GIVEN RECORDS ->
>>>

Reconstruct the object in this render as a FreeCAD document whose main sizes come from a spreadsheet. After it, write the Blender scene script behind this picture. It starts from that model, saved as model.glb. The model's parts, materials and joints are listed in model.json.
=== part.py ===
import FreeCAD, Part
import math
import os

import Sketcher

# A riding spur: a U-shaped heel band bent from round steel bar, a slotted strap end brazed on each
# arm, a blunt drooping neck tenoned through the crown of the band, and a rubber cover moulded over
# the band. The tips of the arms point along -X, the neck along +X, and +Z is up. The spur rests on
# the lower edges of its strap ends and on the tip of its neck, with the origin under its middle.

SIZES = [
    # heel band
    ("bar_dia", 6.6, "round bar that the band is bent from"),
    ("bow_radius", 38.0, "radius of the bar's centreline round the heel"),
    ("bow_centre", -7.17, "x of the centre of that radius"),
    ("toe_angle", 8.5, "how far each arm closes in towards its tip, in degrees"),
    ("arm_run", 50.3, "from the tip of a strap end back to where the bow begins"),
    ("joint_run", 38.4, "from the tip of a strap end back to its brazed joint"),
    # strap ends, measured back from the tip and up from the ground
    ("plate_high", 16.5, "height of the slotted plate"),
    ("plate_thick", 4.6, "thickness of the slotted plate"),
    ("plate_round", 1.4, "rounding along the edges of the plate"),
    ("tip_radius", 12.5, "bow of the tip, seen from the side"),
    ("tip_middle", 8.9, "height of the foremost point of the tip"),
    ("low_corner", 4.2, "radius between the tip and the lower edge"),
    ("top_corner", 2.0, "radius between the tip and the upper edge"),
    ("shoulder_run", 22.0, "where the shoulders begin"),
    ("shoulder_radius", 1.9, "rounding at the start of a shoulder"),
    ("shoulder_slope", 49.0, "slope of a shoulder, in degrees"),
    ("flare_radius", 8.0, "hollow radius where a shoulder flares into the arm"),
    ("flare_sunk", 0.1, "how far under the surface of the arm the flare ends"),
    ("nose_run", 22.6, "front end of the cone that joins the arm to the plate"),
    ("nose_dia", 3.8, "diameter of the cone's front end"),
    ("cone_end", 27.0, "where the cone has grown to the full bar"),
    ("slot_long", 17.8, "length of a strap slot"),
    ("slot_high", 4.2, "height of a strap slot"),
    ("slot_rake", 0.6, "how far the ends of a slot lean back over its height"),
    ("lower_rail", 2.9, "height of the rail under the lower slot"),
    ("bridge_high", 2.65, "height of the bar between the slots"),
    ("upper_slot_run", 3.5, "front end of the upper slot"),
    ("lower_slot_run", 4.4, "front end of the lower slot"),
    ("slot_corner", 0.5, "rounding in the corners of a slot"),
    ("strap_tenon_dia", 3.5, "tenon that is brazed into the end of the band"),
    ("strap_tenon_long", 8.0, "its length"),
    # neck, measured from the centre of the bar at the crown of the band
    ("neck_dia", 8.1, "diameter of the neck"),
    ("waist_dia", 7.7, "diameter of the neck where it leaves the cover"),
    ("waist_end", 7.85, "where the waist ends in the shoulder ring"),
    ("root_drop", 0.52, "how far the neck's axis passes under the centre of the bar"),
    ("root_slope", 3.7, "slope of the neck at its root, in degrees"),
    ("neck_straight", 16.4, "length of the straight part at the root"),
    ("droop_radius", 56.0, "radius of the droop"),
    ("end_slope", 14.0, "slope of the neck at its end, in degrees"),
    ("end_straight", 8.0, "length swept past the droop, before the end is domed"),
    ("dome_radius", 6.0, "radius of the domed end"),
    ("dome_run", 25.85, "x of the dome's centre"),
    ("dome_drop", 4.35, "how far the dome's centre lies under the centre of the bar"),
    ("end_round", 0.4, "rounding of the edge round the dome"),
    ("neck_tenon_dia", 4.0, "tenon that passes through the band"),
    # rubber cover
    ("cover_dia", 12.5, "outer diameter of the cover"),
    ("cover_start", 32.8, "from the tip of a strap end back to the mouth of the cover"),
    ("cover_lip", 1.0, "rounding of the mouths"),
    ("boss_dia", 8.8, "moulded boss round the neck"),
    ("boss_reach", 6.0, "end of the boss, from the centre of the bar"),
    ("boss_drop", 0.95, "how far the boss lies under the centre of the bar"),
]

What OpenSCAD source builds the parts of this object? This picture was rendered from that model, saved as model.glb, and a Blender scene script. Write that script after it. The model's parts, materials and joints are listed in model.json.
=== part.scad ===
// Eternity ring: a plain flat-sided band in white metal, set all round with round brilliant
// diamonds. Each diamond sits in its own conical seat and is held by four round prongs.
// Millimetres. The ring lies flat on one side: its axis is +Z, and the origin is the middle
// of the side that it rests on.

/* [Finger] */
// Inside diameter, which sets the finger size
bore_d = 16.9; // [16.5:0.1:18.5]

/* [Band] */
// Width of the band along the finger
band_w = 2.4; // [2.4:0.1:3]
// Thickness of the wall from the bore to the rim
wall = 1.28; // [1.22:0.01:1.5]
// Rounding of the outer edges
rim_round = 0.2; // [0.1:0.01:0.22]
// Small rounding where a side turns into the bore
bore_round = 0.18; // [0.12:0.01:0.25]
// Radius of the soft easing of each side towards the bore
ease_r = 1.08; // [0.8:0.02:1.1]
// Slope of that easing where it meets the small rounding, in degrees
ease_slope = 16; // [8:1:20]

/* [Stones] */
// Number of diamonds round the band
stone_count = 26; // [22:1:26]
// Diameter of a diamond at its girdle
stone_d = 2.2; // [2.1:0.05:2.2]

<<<

TASK TO COMPLETE -> Your task is to quote exactly the lines beginning with the one that contains "What OpenSCAD source" and ending with the one that contains "it rests on.", with nothing left out or added.

REPLY ->
What OpenSCAD source builds the parts of this object? This picture was rendered from that model, saved as model.glb, and a Blender scene script. Write that script after it. The model's parts, materials and joints are listed in model.json.
=== part.scad ===
// Eternity ring: a plain flat-sided band in white metal, set all round with round brilliant
// diamonds. Each diamond sits in its own conical seat and is held by four round prongs.
// Millimetres. The ring lies flat on one side: its axis is +Z, and the origin is the middle
// of the side that it rests on.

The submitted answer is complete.